--- start DATA ---
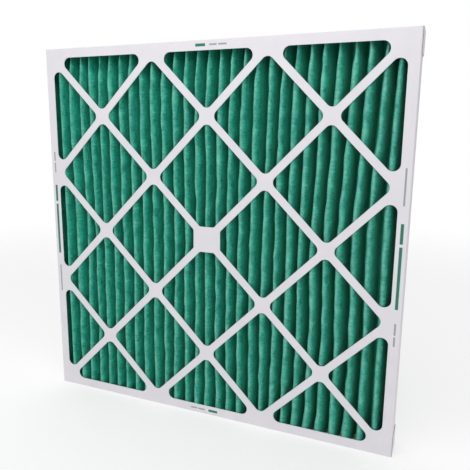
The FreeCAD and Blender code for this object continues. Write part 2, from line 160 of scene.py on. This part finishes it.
# All in mm. PACK_ gives the pack's outer limits, BEND_ the radius of a bend at the media's middle and TIP_
# the y of that bend's centre. LEG_ places the middle of the two ends: their x, the y of the rear board's
# stretch, the y of their front edge, and the radius of the corner between.
PLEATS = 29
FIRST_RIDGE = -270.85
PITCH = -2 * FIRST_RIDGE / (PLEATS - 1)
THICK = 2.2
PACK_FRONT, PACK_REAR, PACK_SIDE = -21.35, 20.45, 294.45
PACK_LOW, PACK_HIGH = 2.7, 591.3
BEND_FRONT, BEND_REAR = 3.5, 1.8
TIP_FRONT = PACK_FRONT + THICK / 2 + BEND_FRONT
TIP_REAR = PACK_REAR - THICK / 2 - BEND_REAR
LEG_X = PACK_SIDE - THICK / 2
LEG_Y = TIP_REAR + BEND_REAR
LEG_FRONT = -19.05
LEG_CORNER = 2.0
# The grid behind has a wire every MESH_STEP both ways. Its lowest level wire is FIRST_WIRE up.
MESH_STEP = 25.4
FIRST_WIRE = PACK_LOW + 5.3


def folded_line(out_front, bend_steps, flank_steps):
    """The pack's section seen from above, in mm. Each pleat is half a rear bend, a straight flank, a front
    bend, a flank and half a rear bend; a flank is the line that touches a front circle and a rear circle on
    opposite sides. out_front is how far the line lies in front of the media's middle, so that the same walk
    makes its two faces and the grid behind it."""
    radius_front, radius_rear = BEND_FRONT + out_front, BEND_REAR - out_front
    run = TIP_REAR - TIP_FRONT
    half = PITCH / 2
    lean = math.atan2(half, run) - math.asin((BEND_FRONT + BEND_REAR) / math.hypot(half, run))
    turn = math.pi / 2 - lean
    rear = np.linspace(0, turn, bend_steps // 2 + 1)
    front = np.linspace(-turn, turn, bend_steps + 1)
    along = np.linspace(0, 1, flank_steps + 1)[1:-1]
    # foot is the left half of a pleat's rear bend, tip its front bend and flank what lies between them.
    foot = np.stack([-half + radius_rear * np.sin(rear), TIP_REAR + radius_rear * np.cos(rear)], -1)
    tip = np.stack([radius_front * np.sin(front), TIP_FRONT - radius_front * np.cos(front)], -1)
    flank = foot[-1] + (tip[0] - foot[-1]) * along[:, None]
    one = np.concatenate([foot, flank, tip, (flank * [-1, 1])[::-1], (foot * [-1, 1])[::-1]])
    ridges = FIRST_RIDGE + PITCH * np.arange(PLEATS)
    whole = one[None] + np.stack([ridges, ridges * 0], -1)[:, None]
    return np.concatenate([whole[:-1, :-1].reshape(-1, 2), whole[-1]])


def left_end(side_x, back_y, front_y, corner):
    """The pack's left end seen from above, in mm: a straight line from the front edge back along the side
    wall, then a quarter circle of radius corner to the rear board, where the first pleat takes over."""
    wall_y = np.linspace(front_y, back_y - corner, 5)
    wall = np.stack([np.full(len(wall_y), side_x), wall_y], -1)
    angle = np.linspace(math.pi, math.pi / 2, 5)[1:]
    bend = np.stack([side_x + corner * (1 + np.cos(angle)), back_y - corner * (1 - np.sin(angle))], -1)
    return np.concatenate([wall, bend])


# Each bulge: how far the pleats are pushed to the right, its middle and reach across, its middle and reach
# upwards, all in mm.
BULGES = [
    (6.5, -232, 21, 297, 163),
    (-6.3, 200, 80, 315, 120),
    (-4.8, 44, 56, 255, 175),
    (2.9, -64, 120, 308, 190),
    (1.4, 136, 300, 545, 40),
    (-7.2, 158, 85, -50, 230),
    (-3.0, -215, 75, 600, 45),
]
# Beyond HELD from the middle, the glued ends of the pack stay in line. The pleats let go over the next 30 mm.
HELD = 285


def drift(x, z, step_x, step_z, seed):
    """Smooth chance unevenness between about -1 and 1: a grid of seeded draws, one every step_x and step_z
    mm, with the value between them blended by 3t^2 - 2t^3 both ways. The grid is 700 mm wide and high, from
    x -350, z -50."""
    draws = np.random.default_rng(seed).uniform(-1, 1, (int(700 / step_x) + 3, int(700 / step_z) + 3))
    across, up = (x + 350) / step_x, (z + 50) / step_z
    column, row = np.floor(across).astype(int), np.floor(up).astype(int)
    blend_x, blend_z = (t * t * (3 - 2 * t) for t in (across - column, up - row))
    low = draws[column, row] * (1 - blend_x) + draws[column + 1, row] * blend_x
    high = draws[column, row + 1] * (1 - blend_x) + draws[column + 1, row + 1] * blend_x
    return low * (1 - blend_z) + high * blend_z


def beside_ridge(x):
    """How far a place lies to the right of the nearest ridge of the unsettled pack, in mm."""
    return (x - FIRST_RIDGE + PITCH / 2) % PITCH - PITCH / 2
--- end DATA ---
◆ TO DO ◆
Write the material out again word for word.

◆ TASK ANSWER ◆
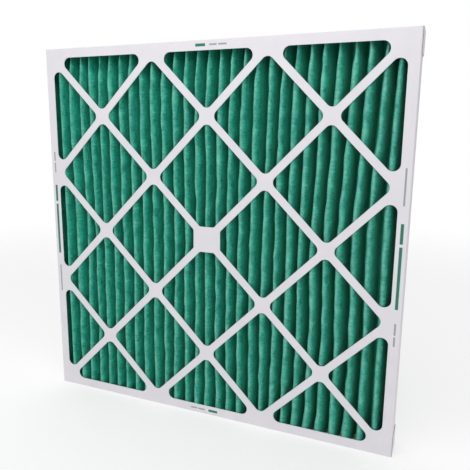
The FreeCAD and Blender code for this object continues. Write part 2, from line 160 of scene.py on. This part finishes it.
# All in mm. PACK_ gives the pack's outer limits, BEND_ the radius of a bend at the media's middle and TIP_
# the y of that bend's centre. LEG_ places the middle of the two ends: their x, the y of the rear board's
# stretch, the y of their front edge, and the radius of the corner between.
PLEATS = 29
FIRST_RIDGE = -270.85
PITCH = -2 * FIRST_RIDGE / (PLEATS - 1)
THICK = 2.2
PACK_FRONT, PACK_REAR, PACK_SIDE = -21.35, 20.45, 294.45
PACK_LOW, PACK_HIGH = 2.7, 591.3
BEND_FRONT, BEND_REAR = 3.5, 1.8
TIP_FRONT = PACK_FRONT + THICK / 2 + BEND_FRONT
TIP_REAR = PACK_REAR - THICK / 2 - BEND_REAR
LEG_X = PACK_SIDE - THICK / 2
LEG_Y = TIP_REAR + BEND_REAR
LEG_FRONT = -19.05
LEG_CORNER = 2.0
# The grid behind has a wire every MESH_STEP both ways. Its lowest level wire is FIRST_WIRE up.
MESH_STEP = 25.4
FIRST_WIRE = PACK_LOW + 5.3


def folded_line(out_front, bend_steps, flank_steps):
    """The pack's section seen from above, in mm. Each pleat is half a rear bend, a straight flank, a front
    bend, a flank and half a rear bend; a flank is the line that touches a front circle and a rear circle on
    opposite sides. out_front is how far the line lies in front of the media's middle, so that the same walk
    makes its two faces and the grid behind it."""
    radius_front, radius_rear = BEND_FRONT + out_front, BEND_REAR - out_front
    run = TIP_REAR - TIP_FRONT
    half = PITCH / 2
    lean = math.atan2(half, run) - math.asin((BEND_FRONT + BEND_REAR) / math.hypot(half, run))
    turn = math.pi / 2 - lean
    rear = np.linspace(0, turn, bend_steps // 2 + 1)
    front = np.linspace(-turn, turn, bend_steps + 1)
    along = np.linspace(0, 1, flank_steps + 1)[1:-1]
    # foot is the left half of a pleat's rear bend, tip its front bend and flank what lies between them.
    foot = np.stack([-half + radius_rear * np.sin(rear), TIP_REAR + radius_rear * np.cos(rear)], -1)
    tip = np.stack([radius_front * np.sin(front), TIP_FRONT - radius_front * np.cos(front)], -1)
    flank = foot[-1] + (tip[0] - foot[-1]) * along[:, None]
    one = np.concatenate([foot, flank, tip, (flank * [-1, 1])[::-1], (foot * [-1, 1])[::-1]])
    ridges = FIRST_RIDGE + PITCH * np.arange(PLEATS)
    whole = one[None] + np.stack([ridges, ridges * 0], -1)[:, None]
    return np.concatenate([whole[:-1, :-1].reshape(-1, 2), whole[-1]])


def left_end(side_x, back_y, front_y, corner):
    """The pack's left end seen from above, in mm: a straight line from the front edge back along the side
    wall, then a quarter circle of radius corner to the rear board, where the first pleat takes over."""
    wall_y = np.linspace(front_y, back_y - corner, 5)
    wall = np.stack([np.full(len(wall_y), side_x), wall_y], -1)
    angle = np.linspace(math.pi, math.pi / 2, 5)[1:]
    bend = np.stack([side_x + corner * (1 + np.cos(angle)), back_y - corner * (1 - np.sin(angle))], -1)
    return np.concatenate([wall, bend])


# Each bulge: how far the pleats are pushed to the right, its middle and reach across, its middle and reach
# upwards, all in mm.
BULGES = [
    (6.5, -232, 21, 297, 163),
    (-6.3, 200, 80, 315, 120),
    (-4.8, 44, 56, 255, 175),
    (2.9, -64, 120, 308, 190),
    (1.4, 136, 300, 545, 40),
    (-7.2, 158, 85, -50, 230),
    (-3.0, -215, 75, 600, 45),
]
# Beyond HELD from the middle, the glued ends of the pack stay in line. The pleats let go over the next 30 mm.
HELD = 285


def drift(x, z, step_x, step_z, seed):
    """Smooth chance unevenness between about -1 and 1: a grid of seeded draws, one every step_x and step_z
    mm, with the value between them blended by 3t^2 - 2t^3 both ways. The grid is 700 mm wide and high, from
    x -350, z -50."""
    draws = np.random.default_rng(seed).uniform(-1, 1, (int(700 / step_x) + 3, int(700 / step_z) + 3))
    across, up = (x + 350) / step_x, (z + 50) / step_z
    column, row = np.floor(across).astype(int), np.floor(up).astype(int)
    blend_x, blend_z = (t * t * (3 - 2 * t) for t in (across - column, up - row))
    low = draws[column, row] * (1 - blend_x) + draws[column + 1, row] * blend_x
    high = draws[column, row + 1] * (1 - blend_x) + draws[column + 1, row + 1] * blend_x
    return low * (1 - blend_z) + high * blend_z


def beside_ridge(x):
    """How far a place lies to the right of the nearest ridge of the unsettled pack, in mm."""
    return (x - FIRST_RIDGE + PITCH / 2) % PITCH - PITCH / 2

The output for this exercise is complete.